Later, Simone spoke of the stress of competing at the Olympics, and how difficult the decision to pull out of the competition, in order to protect her mental health, was. But, ultimately, she proved that – no matter how big the achievement – few things are worth sacrificing your wellbeing for.
"It's really important to use that support system and know they're there for you and not against you, because at the end of the day, us as humans, we hate asking for help," Simone said, in an interview with Olympics.com. "We think we can do it on our own, but sometimes we just can't. So use every outlet given to you."
“It seems completely hypocritical of me to advocate discussion on mental health and write songs about it if I don’t take the time to look after my own mental health,” Sam Fender wrote, in an Instagram post. “I’ve neglected myself for over a year now and haven’t dealt with things that have deeply affected me.

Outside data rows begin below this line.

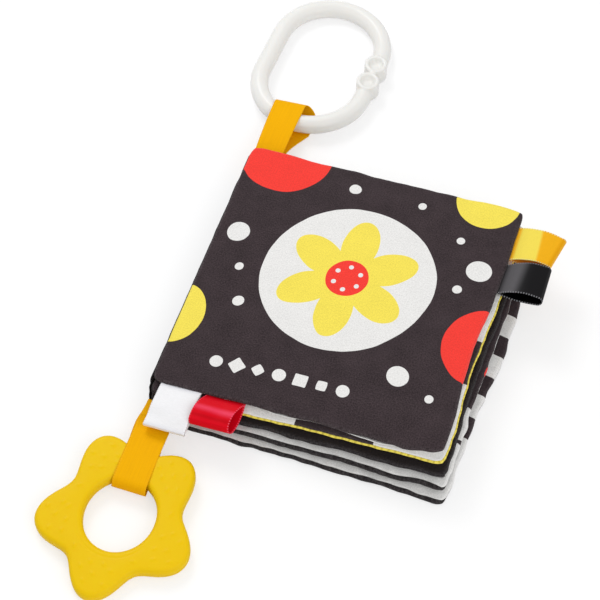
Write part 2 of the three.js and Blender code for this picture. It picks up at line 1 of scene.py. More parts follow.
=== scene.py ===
# Crinkle cloth book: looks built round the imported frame, sizes in millimetres until a mesh is made
import json
import math
import bmesh
import bpy
import numpy as np
from mathutils import Vector
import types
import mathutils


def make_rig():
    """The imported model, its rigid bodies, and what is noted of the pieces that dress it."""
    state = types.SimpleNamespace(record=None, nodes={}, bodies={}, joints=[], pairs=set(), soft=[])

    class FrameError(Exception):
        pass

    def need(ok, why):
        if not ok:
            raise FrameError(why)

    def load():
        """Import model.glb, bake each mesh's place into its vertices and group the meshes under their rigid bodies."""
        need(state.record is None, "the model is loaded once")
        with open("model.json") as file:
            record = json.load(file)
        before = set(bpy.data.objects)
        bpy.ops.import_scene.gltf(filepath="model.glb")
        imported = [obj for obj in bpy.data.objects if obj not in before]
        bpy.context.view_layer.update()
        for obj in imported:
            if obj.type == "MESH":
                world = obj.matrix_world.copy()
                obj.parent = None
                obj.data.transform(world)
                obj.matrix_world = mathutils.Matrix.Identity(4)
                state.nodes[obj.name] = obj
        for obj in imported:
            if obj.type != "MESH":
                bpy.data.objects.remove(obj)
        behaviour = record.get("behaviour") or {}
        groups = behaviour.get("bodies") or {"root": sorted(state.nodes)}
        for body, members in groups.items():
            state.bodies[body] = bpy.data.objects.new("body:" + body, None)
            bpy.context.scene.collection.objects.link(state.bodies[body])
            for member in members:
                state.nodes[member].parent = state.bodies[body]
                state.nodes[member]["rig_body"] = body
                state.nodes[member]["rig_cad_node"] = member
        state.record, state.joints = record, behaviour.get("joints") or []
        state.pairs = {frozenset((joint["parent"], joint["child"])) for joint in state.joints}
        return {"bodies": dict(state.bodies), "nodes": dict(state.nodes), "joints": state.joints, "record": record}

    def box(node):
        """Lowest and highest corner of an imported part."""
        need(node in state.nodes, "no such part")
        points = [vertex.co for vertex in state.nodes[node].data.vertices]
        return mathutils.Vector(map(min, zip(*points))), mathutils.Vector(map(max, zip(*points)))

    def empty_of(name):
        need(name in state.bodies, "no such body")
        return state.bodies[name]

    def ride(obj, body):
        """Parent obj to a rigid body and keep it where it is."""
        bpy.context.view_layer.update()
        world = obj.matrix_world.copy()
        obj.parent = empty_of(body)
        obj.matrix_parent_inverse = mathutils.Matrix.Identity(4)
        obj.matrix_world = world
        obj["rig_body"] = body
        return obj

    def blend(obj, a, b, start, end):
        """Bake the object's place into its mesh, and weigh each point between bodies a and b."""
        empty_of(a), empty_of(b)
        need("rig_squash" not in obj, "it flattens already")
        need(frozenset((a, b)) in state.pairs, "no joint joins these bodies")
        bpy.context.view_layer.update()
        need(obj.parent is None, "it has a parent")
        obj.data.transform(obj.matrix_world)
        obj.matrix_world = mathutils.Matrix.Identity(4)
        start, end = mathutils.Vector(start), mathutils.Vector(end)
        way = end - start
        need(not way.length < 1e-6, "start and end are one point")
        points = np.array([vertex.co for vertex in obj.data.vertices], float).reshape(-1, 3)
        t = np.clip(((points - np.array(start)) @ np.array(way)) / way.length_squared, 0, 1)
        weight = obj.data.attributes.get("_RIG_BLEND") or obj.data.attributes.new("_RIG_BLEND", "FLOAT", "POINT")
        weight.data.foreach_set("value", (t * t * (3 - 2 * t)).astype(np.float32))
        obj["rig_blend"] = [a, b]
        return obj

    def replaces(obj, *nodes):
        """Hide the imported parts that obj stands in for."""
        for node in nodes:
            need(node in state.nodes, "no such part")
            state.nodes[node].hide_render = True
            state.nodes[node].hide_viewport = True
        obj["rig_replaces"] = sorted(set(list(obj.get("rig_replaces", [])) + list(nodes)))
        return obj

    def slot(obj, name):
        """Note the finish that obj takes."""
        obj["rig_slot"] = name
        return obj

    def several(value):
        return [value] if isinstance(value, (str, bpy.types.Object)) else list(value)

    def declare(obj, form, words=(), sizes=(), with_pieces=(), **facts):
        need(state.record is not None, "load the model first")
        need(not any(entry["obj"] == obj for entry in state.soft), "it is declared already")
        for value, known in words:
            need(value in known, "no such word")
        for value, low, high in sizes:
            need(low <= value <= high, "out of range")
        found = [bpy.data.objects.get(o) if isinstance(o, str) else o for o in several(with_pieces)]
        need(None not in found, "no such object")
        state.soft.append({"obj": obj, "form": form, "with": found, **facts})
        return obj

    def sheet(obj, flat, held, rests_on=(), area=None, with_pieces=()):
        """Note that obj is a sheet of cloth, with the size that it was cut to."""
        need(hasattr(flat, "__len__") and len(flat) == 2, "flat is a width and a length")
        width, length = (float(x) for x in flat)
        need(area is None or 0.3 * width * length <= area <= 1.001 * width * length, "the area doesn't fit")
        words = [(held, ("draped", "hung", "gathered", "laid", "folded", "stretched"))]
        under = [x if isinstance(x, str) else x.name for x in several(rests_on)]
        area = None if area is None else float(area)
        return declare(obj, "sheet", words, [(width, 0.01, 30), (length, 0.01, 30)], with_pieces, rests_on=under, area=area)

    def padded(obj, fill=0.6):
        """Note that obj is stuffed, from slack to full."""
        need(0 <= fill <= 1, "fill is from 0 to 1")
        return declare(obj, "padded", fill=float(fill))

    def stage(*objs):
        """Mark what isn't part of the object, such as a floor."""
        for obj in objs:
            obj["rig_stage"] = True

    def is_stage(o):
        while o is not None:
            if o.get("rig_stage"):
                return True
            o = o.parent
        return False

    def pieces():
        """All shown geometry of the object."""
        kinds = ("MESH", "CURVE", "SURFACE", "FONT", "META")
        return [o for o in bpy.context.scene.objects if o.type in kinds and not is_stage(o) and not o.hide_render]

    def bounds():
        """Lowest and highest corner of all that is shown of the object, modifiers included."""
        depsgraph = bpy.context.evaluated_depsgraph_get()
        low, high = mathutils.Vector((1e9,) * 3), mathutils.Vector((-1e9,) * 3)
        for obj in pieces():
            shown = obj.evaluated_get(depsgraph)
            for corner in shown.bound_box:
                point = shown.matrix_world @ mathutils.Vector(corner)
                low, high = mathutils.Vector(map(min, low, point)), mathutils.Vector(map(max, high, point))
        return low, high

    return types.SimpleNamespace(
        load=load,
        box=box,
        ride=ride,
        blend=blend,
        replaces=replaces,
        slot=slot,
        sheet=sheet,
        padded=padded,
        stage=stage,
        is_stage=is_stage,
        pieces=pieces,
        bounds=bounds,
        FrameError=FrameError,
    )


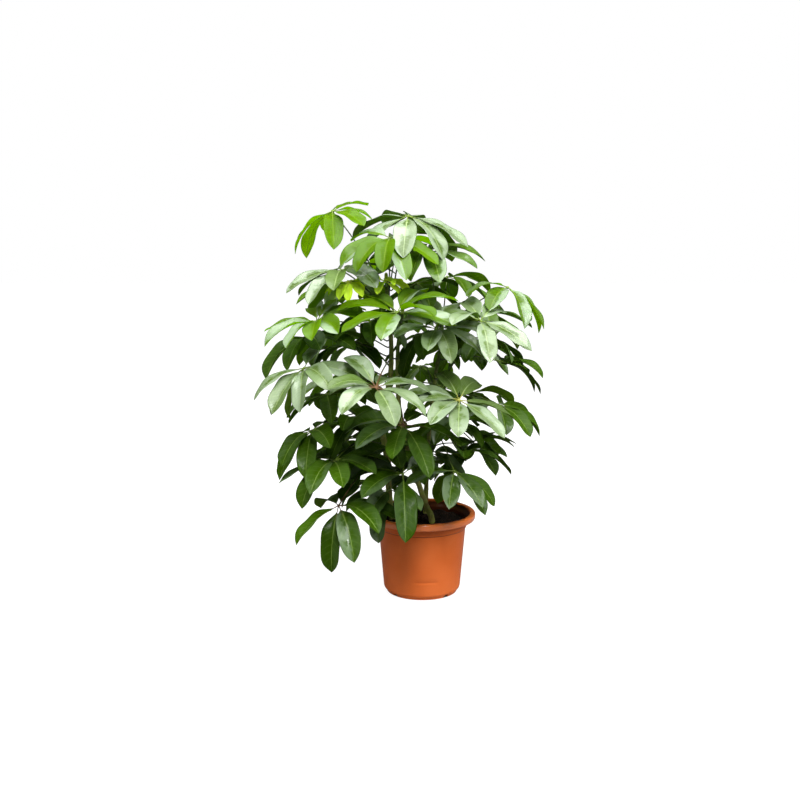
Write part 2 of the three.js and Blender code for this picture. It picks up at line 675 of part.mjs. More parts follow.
// The bends tried for a stalk, and the changes of [turn, droop] and of length tried for a leaflet
const STALK_BOWS = [0, 0.08, -0.08, 0.16, -0.16, 0.25, -0.25]
  .flatMap((sideways) => [0, 0.1, -0.1, 0.2].map((upwards) => [sideways, upwards]))
  .sort((p, q) => Math.hypot(...p) - Math.hypot(...q));
const LEAFLET_NUDGES = [0, 6, -6, 12, -12, 18, -18, 24, -24]
  .flatMap((turn) => [0, 6, -6, 12, -12, 20, -20, 30].map((droop) => [turn, droop]))
  .sort((p, q) => Math.hypot(...p) - Math.hypot(...q));
const LENGTHS = [1, 0.86, 0.72];

// Leaf stalks, laid one by one, each bowed until it crosses nothing laid before
function layStalks(stems, laid) {
  return Object.entries(LEAVES).map(([name, [stemName, height, hubPlace]]) => {
    const hub = new THREE.Vector3(...hubPlace);
    const clear = STALK_BOWS.find((bow) => {
      const path = stalkPath(stems[stemName], height, hub, bow).slice(1);
      const test = obstacle(stalkMesh(path, LEAF_AIR));
      return !laid.some((other) => cross(test, other));
    });
    const path = stalkPath(stems[stemName], height, hub, clear ?? [0, 0]);
    if (!clear) {
      console.warn(`stalk of ${name} crosses something`);
    }
    laid.push(obstacle(stalkMesh(path), name));
    const hubWidth = 2 * (HUB_RADIUS + LEAF_AIR);
    const hubBox = new THREE.BoxGeometry(hubWidth, hubWidth, 2 * (HUB_LIFT + LEAF_AIR));
    hubBox.translate(...hubPlace);
    laid.push(obstacle(fromGeometry(hubBox), name));
    const reach = hub.clone().sub(path[0]);
    const outwards = THREE.MathUtils.radToDeg(Math.atan2(reach.x, -reach.y));
    return { name, hub, outwards, stalk: stalkMesh(path), leaflets: [] };
  });
}

// The leaflet's nominal shape, with a small draw of its own. A leaf leans away from its stem, which rolls the
// leaflets on either side of it.
function leafletShape(length, outwards, [turn, droop, share = 1], seed) {
  const lean = LEAF_LEAN * Math.sin(THREE.MathUtils.degToRad(turn - outwards));
  return {
    turn,
    droop,
    length: length * share,
    curl: LEAFLET_CURL + LEAFLET_CURL_SPREAD * draw(seed),
    roll: lean + LEAFLET_ROLL_SPREAD * draw(seed + 0.5),
  };
}

// Leaflets, laid one by one, each turned, lifted or lowered until its blade crosses nothing laid before
function layLeaflets(leaf, length, directions, laid) {
  const others = laid.filter((other) => other.owner !== leaf.name);
  const own = laid.filter((other) => other.owner === leaf.name);
  directions.forEach((direction, i) => {
    const nominal = leafletShape(length, leaf.outwards, direction, leaf.hub.z + i);
    const shapes = LENGTHS.flatMap((share) => LEAFLET_NUDGES.map(([turn, droop]) => ({
      ...nominal,
      turn: wrap(nominal.turn + turn),
      droop: nominal.droop + droop,
      length: nominal.length * share,
    })));
    const clear = shapes.find((shape) => {
      const sections = [ROOT_SECTION, ...SECTIONS];
      const swollen = (air, along) => obstacle(closed(leafletRings(leaf.hub, shape, air, along)));
      const whole = [swollen(0, sections), swollen(LEAF_AIR, sections)];
      const blade = swollen(LEAF_AIR);
      return leaf.leaflets.every((other) => Math.abs(wrap(other.turn - shape.turn)) > LEAFLET_TURN_GAP)
        && blade.box.min.z > LOWEST_LEAF
        && !whole.some((body) => others.some((other) => cross(body, other)))
        && !own.some((other) => cross(blade, other));
    });
    if (!clear) {
      console.warn(`leaflet ${i} of ${leaf.name} left out`);
      return;
    }
    const rings = leafletRings(leaf.hub, clear);
    own.push(obstacle(closed(rings)));
    leaf.leaflets.push({ turn: clear.turn, rings });
  });
  laid.push(obstacle(umbrella(leaf.hub, leaf.leaflets)));
}

// An angle brought between -180 and 180
function wrap(angle) {
  return ((((angle + 180) % 360) + 360) % 360) - 180;
}

function makeLeaf(leaf) {
  return toSolid(umbrella(leaf.hub, leaf.leaflets)).add(toSolid(leaf.stalk));
}

function addPart(group, name, solid, [colour, roughness]) {
  const material = new THREE.MeshStandardMaterial({ color: colour, roughness, metalness: 0 });
  const mesh = new THREE.Mesh(toGeometry(solid), material);
  mesh.name = name;
  group.add(mesh);
}

function makePlant() {
  const plant = new THREE.Group();
  const stems = Object.fromEntries(Object.entries(STEMS).map(([name, stem]) => [name, traceStem(stem)]));
  const pot = makePot();
  const soil = makeSoil(stems);
  addPart(plant, 'pot', pot, TONES.pot);
  addPart(plant, 'soil', soil, TONES.soil);
  const laid = [pot, soil].map((solid) => obstacle(fromGeometry(toGeometry(solid))));
  for (const [name, stem] of Object.entries(stems)) {
    addPart(plant, `stem_${name}`, toSolid(stemMesh(stem)), TONES.stem);
    laid.push(obstacle(stemMesh(stem)));
  }
  const leaves = layStalks(stems, laid);
  for (const leaf of leaves) {
    const [, , , length, directions] = LEAVES[leaf.name];
    layLeaflets(leaf, length, directions, laid);
    const tone = leaf.name.startsWith('young') ? TONES.young : TONES.leaf;
    addPart(plant, `leaf_${leaf.name}`, makeLeaf(leaf), tone);
  }
  return plant;
}

export default makePlant();
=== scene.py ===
# The looks of a potted umbrella plant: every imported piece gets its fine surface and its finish.
# Metres, +Z up, seen from -Y. The leaves, stems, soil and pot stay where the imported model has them.

import math
from collections import namedtuple

import bmesh
import bpy
import numpy as np
from mathutils import Matrix, Vector


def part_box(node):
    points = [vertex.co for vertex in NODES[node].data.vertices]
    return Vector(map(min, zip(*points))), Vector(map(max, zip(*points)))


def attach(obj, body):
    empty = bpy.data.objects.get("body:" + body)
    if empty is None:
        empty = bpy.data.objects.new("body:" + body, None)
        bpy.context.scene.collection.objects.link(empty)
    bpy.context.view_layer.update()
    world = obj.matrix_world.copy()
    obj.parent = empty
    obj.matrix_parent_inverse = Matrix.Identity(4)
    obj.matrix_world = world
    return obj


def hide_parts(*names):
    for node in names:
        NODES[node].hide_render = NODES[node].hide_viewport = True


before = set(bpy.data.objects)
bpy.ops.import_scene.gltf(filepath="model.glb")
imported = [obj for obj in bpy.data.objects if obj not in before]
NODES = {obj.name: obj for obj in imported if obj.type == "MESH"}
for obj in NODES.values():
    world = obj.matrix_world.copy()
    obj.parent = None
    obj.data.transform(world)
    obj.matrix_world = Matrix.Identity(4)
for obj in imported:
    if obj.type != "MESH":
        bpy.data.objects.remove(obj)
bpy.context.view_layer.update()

# Camera and stage
CAMERA_PLACE = (-0.056, -2.7, 0.93)
CAMERA_DOWN = math.radians(9.25)
CAMERA_LENS_MM = 49.3
CAMERA_SENSOR_MM = 36.0
FLOOR_SIZE = 14.0

# Pot: radii of its turned profile and heights above the floor
POT_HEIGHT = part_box("pot")[1].z
RIM_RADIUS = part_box("pot")[1].x
RIM_DEPTH = 0.017
LIP_RADIUS = RIM_RADIUS - 0.014
LIP_DEPTH = 0.009
BAND_RADIUS = RIM_RADIUS - 0.021
BAND_DEPTH = 0.019
BODY_TOP_RADIUS = BAND_RADIUS - 0.0035
BODY_FOOT_RADIUS = BODY_TOP_RADIUS - 0.0135
HEEL_HEIGHT = 0.008
FOOT_RADIUS = BODY_FOOT_RADIUS - 0.007
FOOT_HEIGHT = 0.005
FOOT_RING_WIDTH = 0.008
PAD_RADIUS = 0.028
EDGE_ROUNDING = 0.0006
POT_WALL = 0.0028
POT_FLOOR_TOP = 0.009
POT_FLOOR_ROUNDING = 0.006
POT_SIDES = 144
NOTCH_LENGTH = 0.024
NOTCH_WIDTH = 0.013
NOTCH_HEIGHT = 0.008
NOTCH_COUNT = 4
NOTCH_FIRST_ANGLE = math.radians(41)
DRAIN_RADIUS = 0.006
DRAIN_RING_RADIUS = 0.058
DRAIN_COUNT = 6
DRAIN_SIDES = 24
GROOVE_FOOT = 0.043
GROOVE_TOP = 0.051
GROOVE_ANGLE = math.radians(275)
GROOVE_SPAN = math.radians(38)
GROOVE_DEPTH = 0.0011
GROOVE_ROWS = 8
LONG_WALL = 0.1
WALL_ROWS = 14
ARC_POINTS = 5
SHARP_ANGLE = math.radians(40)

# Pot colours, and shares in which they are mixed
POT_ORANGE = (0.46, 0.1, 0.021)
POT_DEEP = (0.42, 0.084, 0.015)
POT_DUST = (0.46, 0.13, 0.03)
POT_DUST_SHARE = 0.35
POT_DUST_HEIGHT = 0.05
POT_DUST_GRAIN = (0.35, 0.7)
# Painted light: the rim is coloured lighter than the body, standing for the light that falls on its top
POT_RIM_PAINTED_LIGHT = (0.66, 0.17, 0.035)
POT_RIM_LIGHT_SHARE = 0.6
POT_RIM_EDGE = 0.003
# Painted shade: thin dark lines of colour just under the rim and under the band, where their overhangs shade
# the wall
POT_PAINTED_SHADE = (0.1, 0.02, 0.004)
POT_PAINTED_SHADE_SHARE = 0.75
POT_PAINTED_SHADE_EDGE = (0.0006, 0.0022)
POT_PAINTED_SHADE_LINES = (POT_HEIGHT - RIM_DEPTH - 0.0016, POT_HEIGHT - RIM_DEPTH - BAND_DEPTH - 0.0012)
# Painted shade: the pot's inner wall is coloured nearly black from just under its top, standing for the shade
# inside the pot
POT_INSIDE_SHADE = (0.02, 0.005, 0.002)
POT_INSIDE_SHADE_SHARE = 0.94
POT_INSIDE_SHADE_EDGE = (POT_HEIGHT - 0.008, POT_HEIGHT - 0.001)
POT_INSIDE_SHADE_WAVE = 0.008
POT_ROUGHNESS = (0.32, 0.4)

# Soil
SOIL_TOP = 0.181
SOIL_LUMP = 0.0022
SOIL_GAP = 0.0004
SOIL_SPREAD = 0.0012
SOIL_SHOULDER = 0.004
SOIL_SIDES = 96
SOIL_RINGS = 34
SOIL_ROUGHENING = (-0.0012, 0.0016)
CRUMB_SQUASH = (1.0, 0.75, 0.6)
SOIL_BLACK = (0.003, 0.002, 0.001)
SOIL_BROWN = (0.015, 0.007, 0.003)
SOIL_GRIT = (0.08, 0.04, 0.02)
SOIL_GRIT_SHARE = 0.6
SOIL_GRIT_REACH = (0.9, 0.97)
SOIL_ROUGHNESS = (0.75, 0.95)

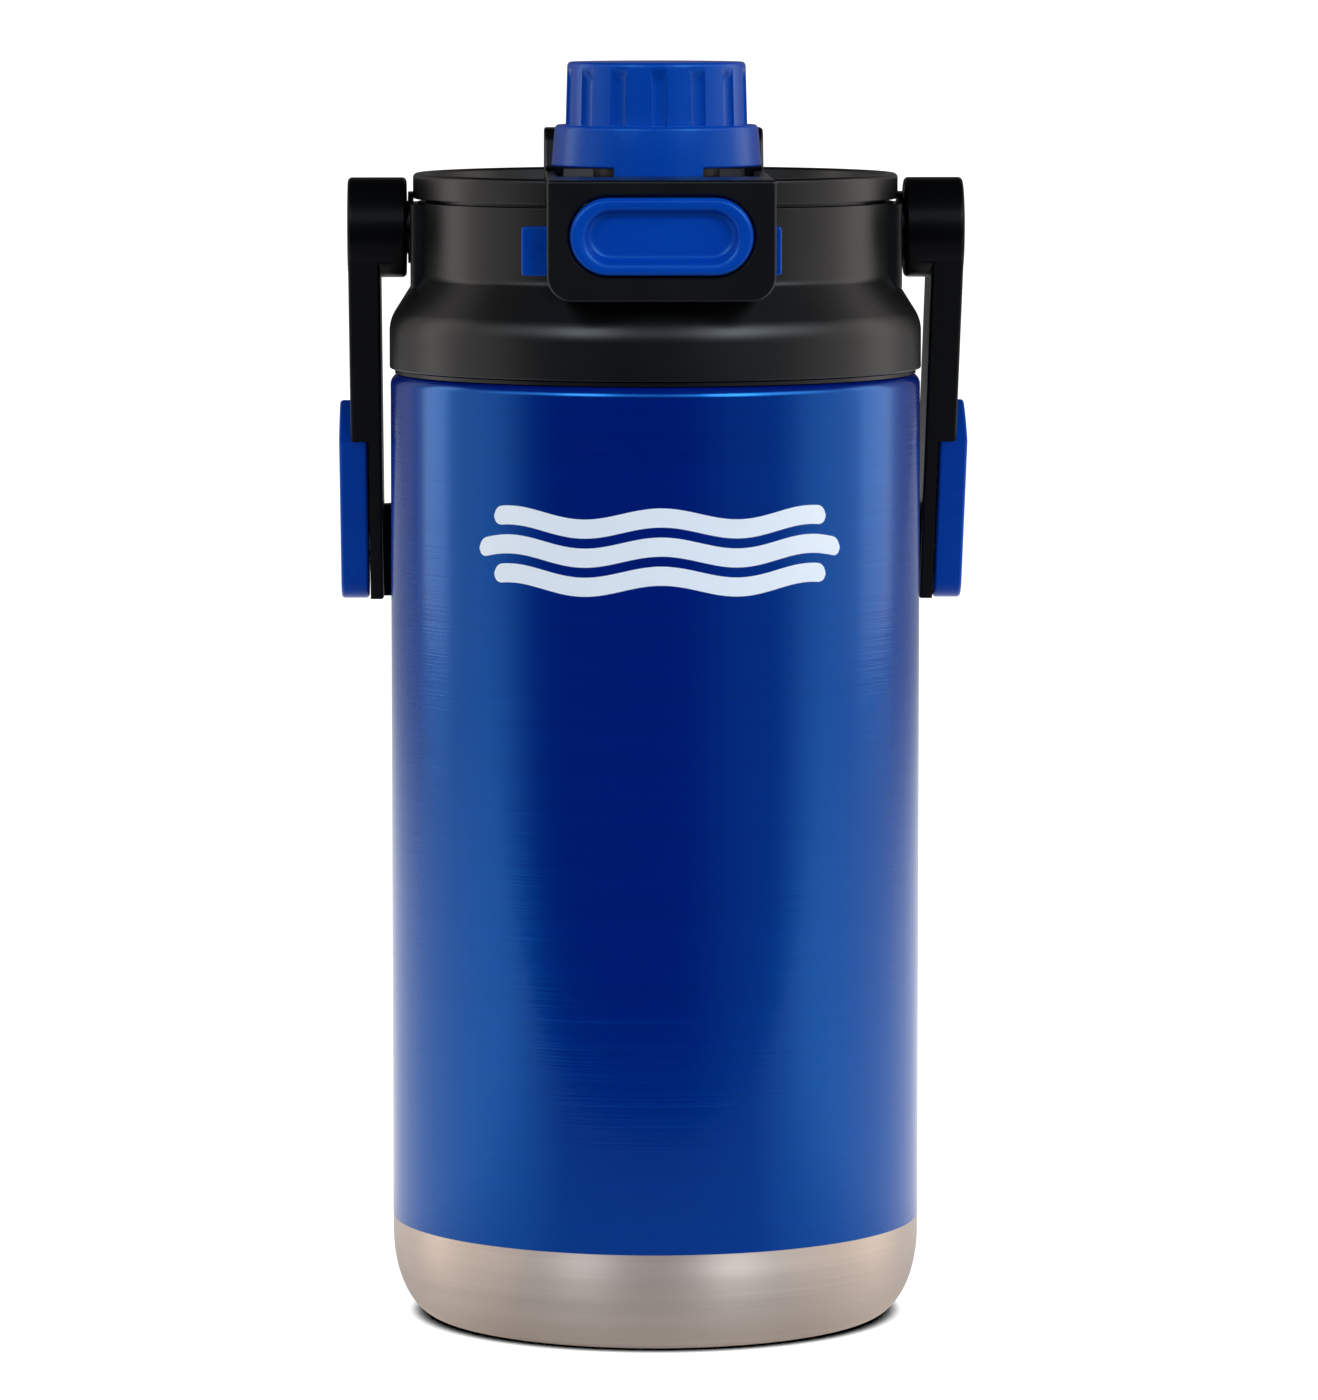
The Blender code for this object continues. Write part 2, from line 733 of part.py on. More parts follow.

It’s impossible to do this work on myself while on the road, and it’s exhausting feigning happiness and wellness for the sake of business. My friends and colleagues have been worried about me for a while and it’s not going to get better unless I take the time to do so.”
In September 2022, musician Sam Fender took the difficult decision to cancel three headline shows in the UK, as well as a performance at the Life is Beautiful Festival. Sam pointed to feeling burnt out for the reason for this action – while also highlighting how important it is to take a break when you get to this point, and how pushing through for ‘the sake of business’ is an unhealthy route to take.
In May 2021, four-time Grand Slam winning tennis player Naomi Osaka withdrew from the French Open due to post-match anxiety. Just 23 years old at the time, Naomi was fined $15,000 for skipping a press conference, and was also threatened with expulsion from the tournament if she continued to do so.
But she later opened up on social media about the intense anxiety that she felt around speaking to the media, at the same time as withdrawing from the competition.
“The truth is that I have suffered long bouts of depression since the US Open in 2018 and I have had a really hard time coping with that,” she shared. “Anyone that knows me knows I’m introverted, and anyone that has seen me at tournaments will notice that I’m often wearing headphones as that helps dull my social anxiety.
"I get really nervous and find it stressful to always engage and give you the best answers I can," the current world number two female tennis player wrote. "So here in Paris I was already feeling vulnerable and anxious so I thought it was better to exercise self-care and skip the press conferences."
Naomi’s actions are not just a reminder of the importance of stepping back when you need it, but also highlight the way that social anxiety can affect people from all kinds of walks of life, and that treating yourself with kindness and finding coping strategies that work for you is an important step in managing those feelings.